La situazione dei tassi sui mutui ipotecari sta migliorando molto lentamente, ma non è scontato rinunciare a credere che i tassi rimarranno fermi ai livelli attuali (circa il 3 per cento per il tasso fisso e 4,30 per cento il tasso variabile), tuttavia il problema risiede nella capacità reddituale del contraente di poter garantire il pagamento della rata. E qui il nodo c’è ed è anche determinante. I redditi dei lavoratori – specie se neo assunti – non riescono a garantire le banche, queste ultime prima di concedere un mutuo chiedono redditi aggiuntivi a garanzia non sempre disponibili – legami non consolidati o parenti troppo avanti con gli anni – quindi le compravendite si fermano davanti la porta a consenso della banca.
Conclusione
Non c’è nessun crollo del mercato immobiliare e non si profila un rimbalzo o forte ripresa.
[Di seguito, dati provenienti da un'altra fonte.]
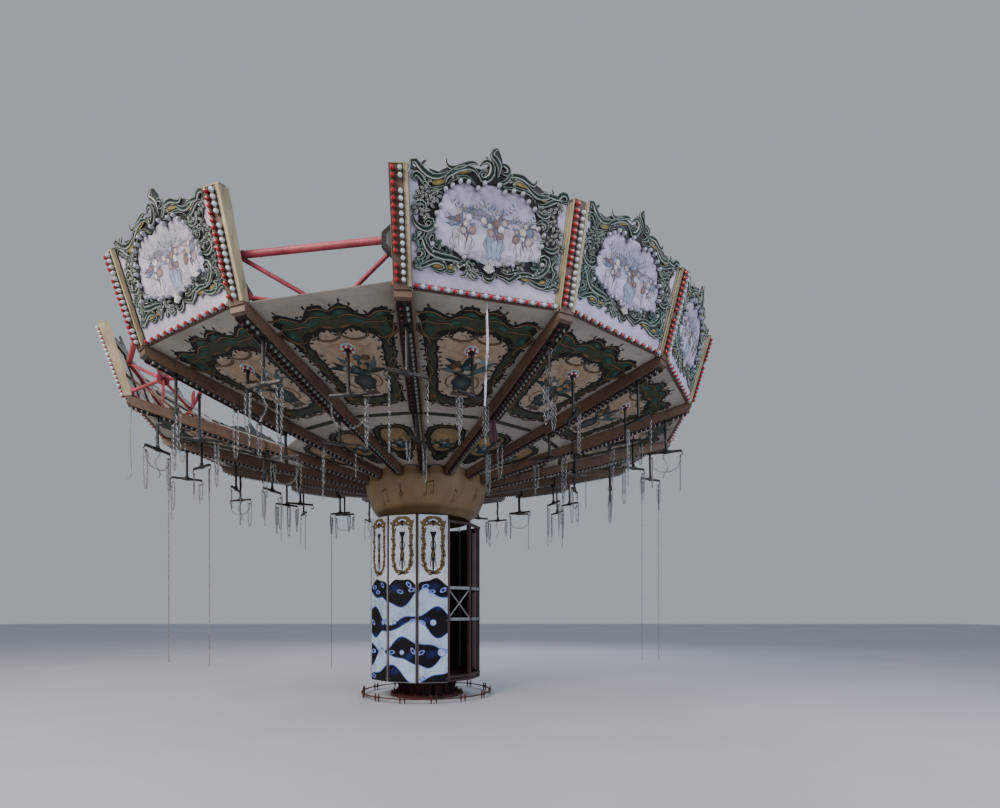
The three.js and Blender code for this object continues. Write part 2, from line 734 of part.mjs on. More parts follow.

Gli operatori di mercato, ovviamente, tendono a enfatizzare un futuro colmo di soddisfazioni, ma la realtà è che a comprare casa sono società che poi le dividono, le efficientano e le rimettono sul mercato al prezzo di “nuovo”, perché solo il nuovo ha un minimo di attrattiva per il poco mercato che c’è. Calcolando che per acquistare un immobile efficientato e in pronta consegna, praticamente nuovo, serve ben più del ricavato di vendita di un vecchio appartamento in classe G, il futuro del mercato immobiliare, almeno nelle grandi metropoli, potrebbe essere appannaggio di B&B e case vacanza. Per quanto il turismo possa essere una risorsa da sviluppare, una volta strutturato, che fine faranno le case rimaste invendute? Il calo demografico e l’ipervenduto di porzioni immobiliari per consunzione naturale dei proprietari farà il resto.